Reproduce the material in full, exactly as written.

■ DATASET EXCERPT:
=======
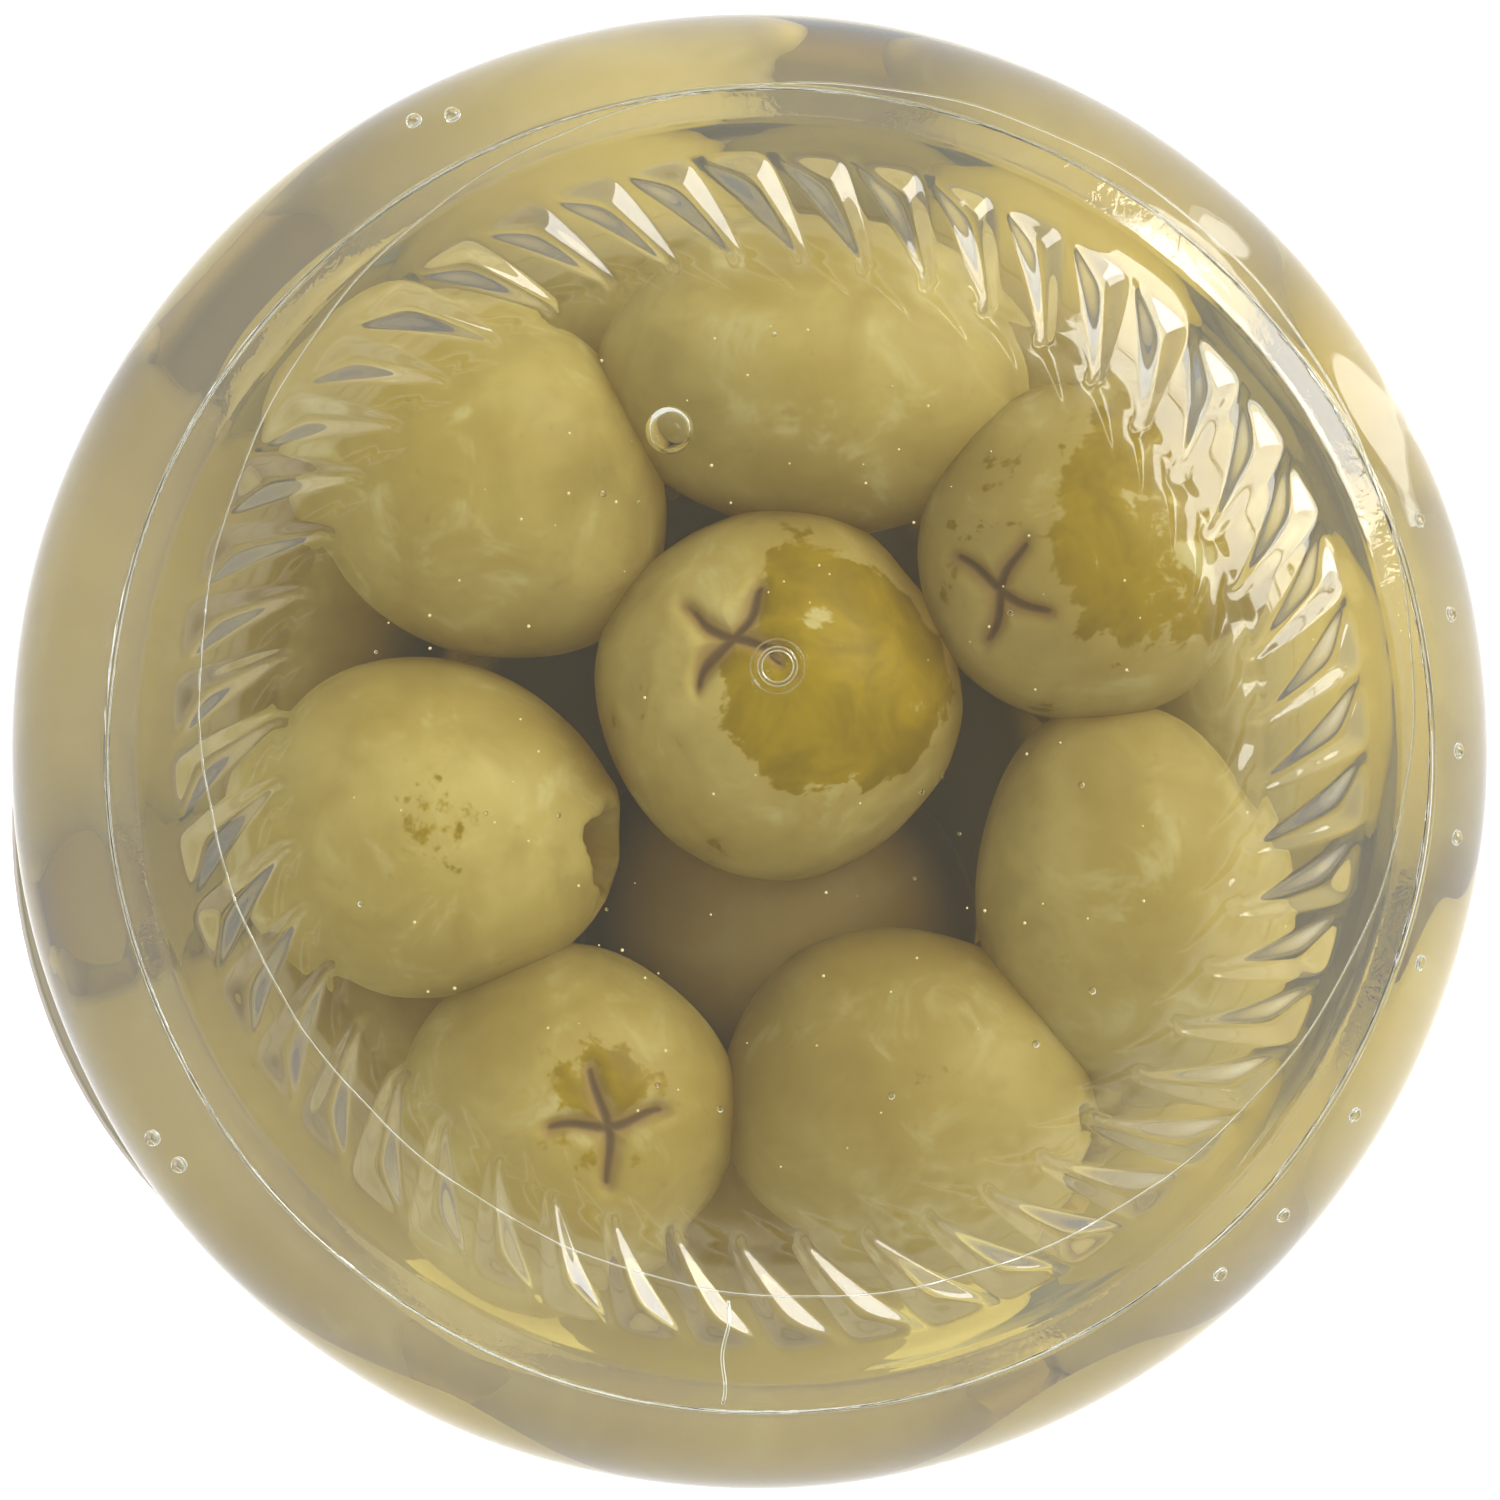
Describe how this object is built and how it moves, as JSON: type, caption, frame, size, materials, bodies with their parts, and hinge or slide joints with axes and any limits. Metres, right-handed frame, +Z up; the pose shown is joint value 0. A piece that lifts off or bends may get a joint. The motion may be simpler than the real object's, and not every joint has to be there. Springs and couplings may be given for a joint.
{
  "type": "jar of olives",
  "caption": "Clear round twist-off glass jar with a knurled base, filled with pitted green olives in brine, with a metal lid, a sealing ring and a plain wrap label.",
  "frame": {"origin": "centre of the base, in the plane that the knurls stand on", "axes": "+Z up along the jar's axis, towards the lid; -Y is the middle of the label"},
  "size_m": [0.0725, 0.0722, 0.1281],
  "materials": {
    "glass": "clear moulded flint glass",
    "brine": "pale yellow-green brine, slightly cloudy",
    "olive": "smooth wet skin, khaki to olive yellow",
    "lid_metal": "satin gold lacquer on tinplate",
    "seal": "cream plastisol",
    "label_paper": "coated paper, plain fields of colour"
  },
  "bodies": {
    "root": {"jar_glass": "glass", "brine": "brine", "gasket": "seal", "lid": "lid_metal", "label": "label_paper"}
  },
  "joints": []
}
=======
■ SOLUTION TO THIS TASK:
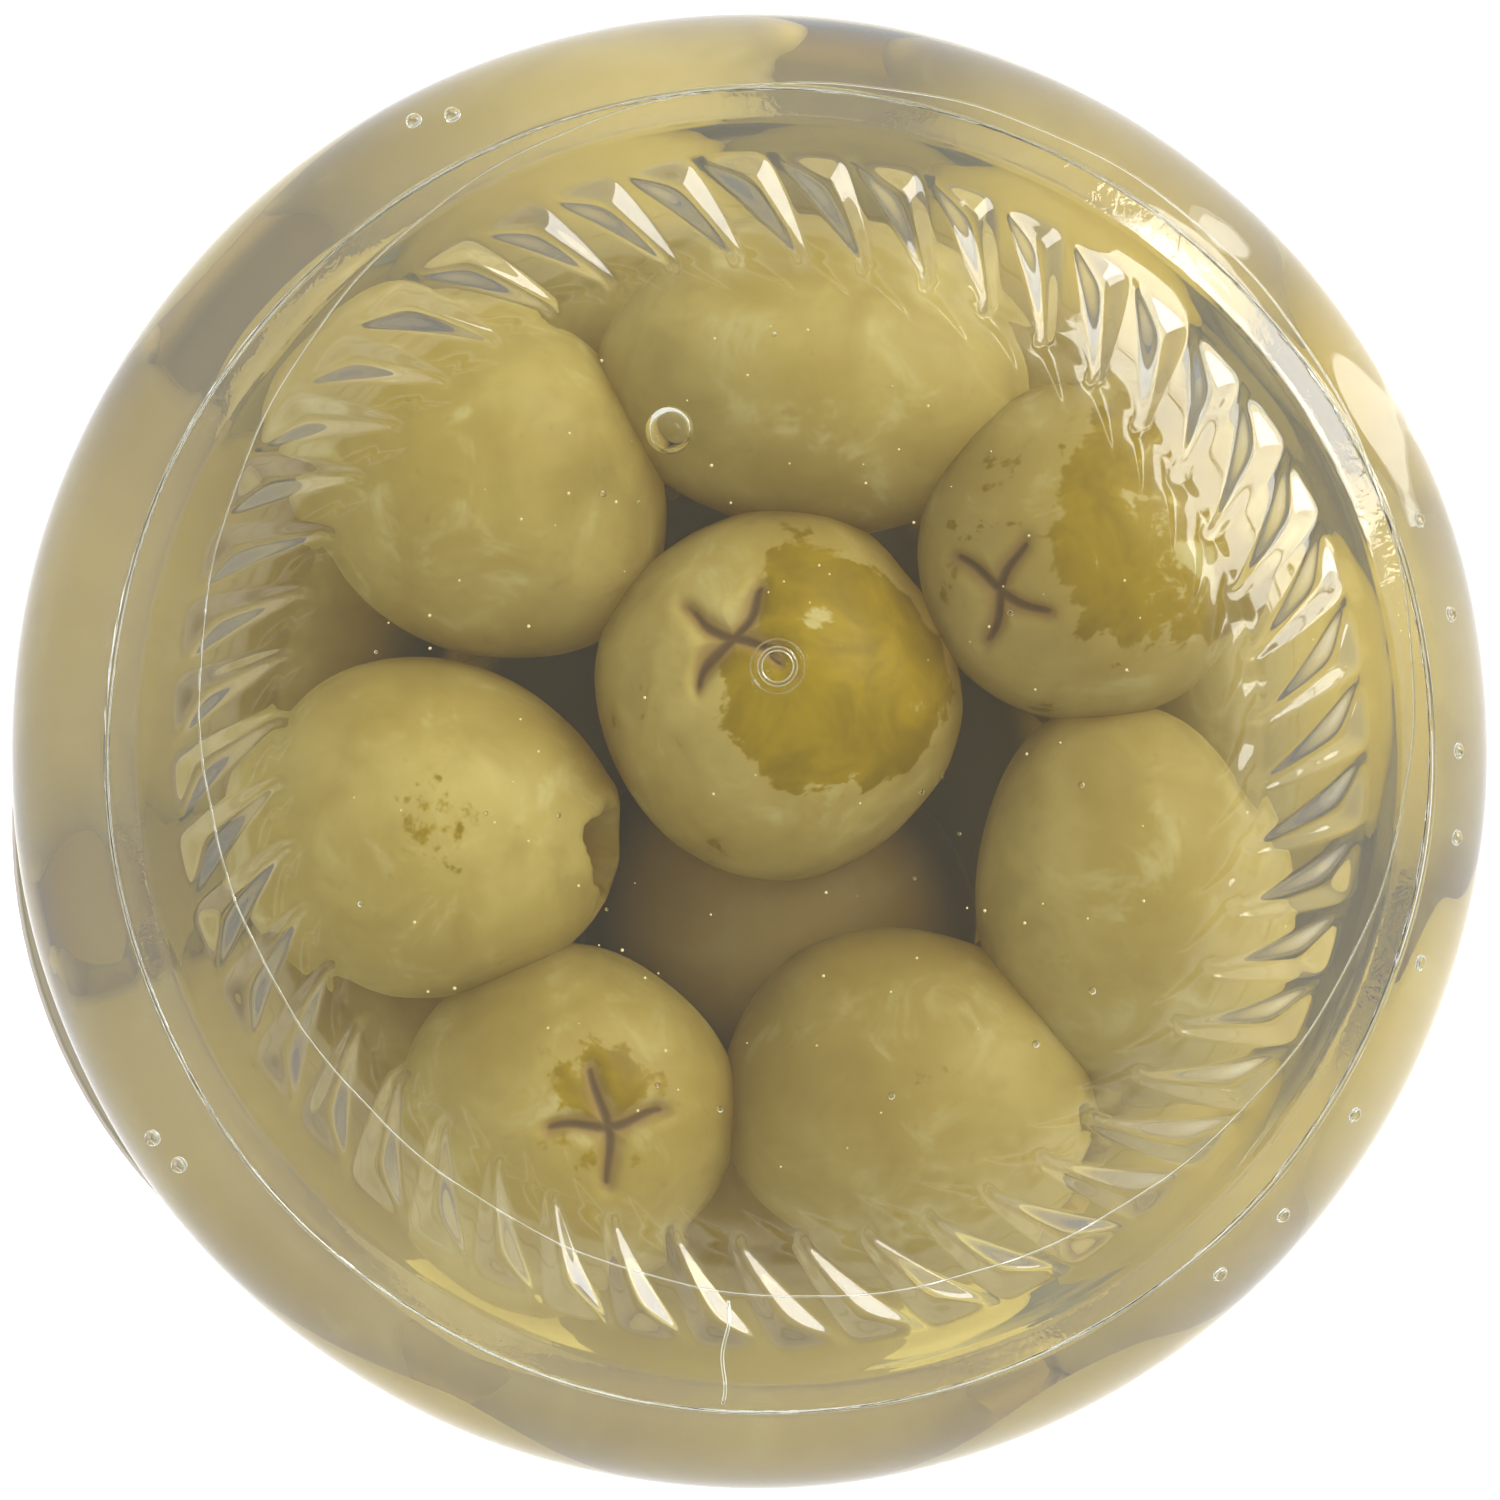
Describe how this object is built and how it moves, as JSON: type, caption, frame, size, materials, bodies with their parts, and hinge or slide joints with axes and any limits. Metres, right-handed frame, +Z up; the pose shown is joint value 0. A piece that lifts off or bends may get a joint. The motion may be simpler than the real object's, and not every joint has to be there. Springs and couplings may be given for a joint.
{
  "type": "jar of olives",
  "caption": "Clear round twist-off glass jar with a knurled base, filled with pitted green olives in brine, with a metal lid, a sealing ring and a plain wrap label.",
  "frame": {"origin": "centre of the base, in the plane that the knurls stand on", "axes": "+Z up along the jar's axis, towards the lid; -Y is the middle of the label"},
  "size_m": [0.0725, 0.0722, 0.1281],
  "materials": {
    "glass": "clear moulded flint glass",
    "brine": "pale yellow-green brine, slightly cloudy",
    "olive": "smooth wet skin, khaki to olive yellow",
    "lid_metal": "satin gold lacquer on tinplate",
    "seal": "cream plastisol",
    "label_paper": "coated paper, plain fields of colour"
  },
  "bodies": {
    "root": {"jar_glass": "glass", "brine": "brine", "gasket": "seal", "lid": "lid_metal", "label": "label_paper"}
  },
  "joints": []
}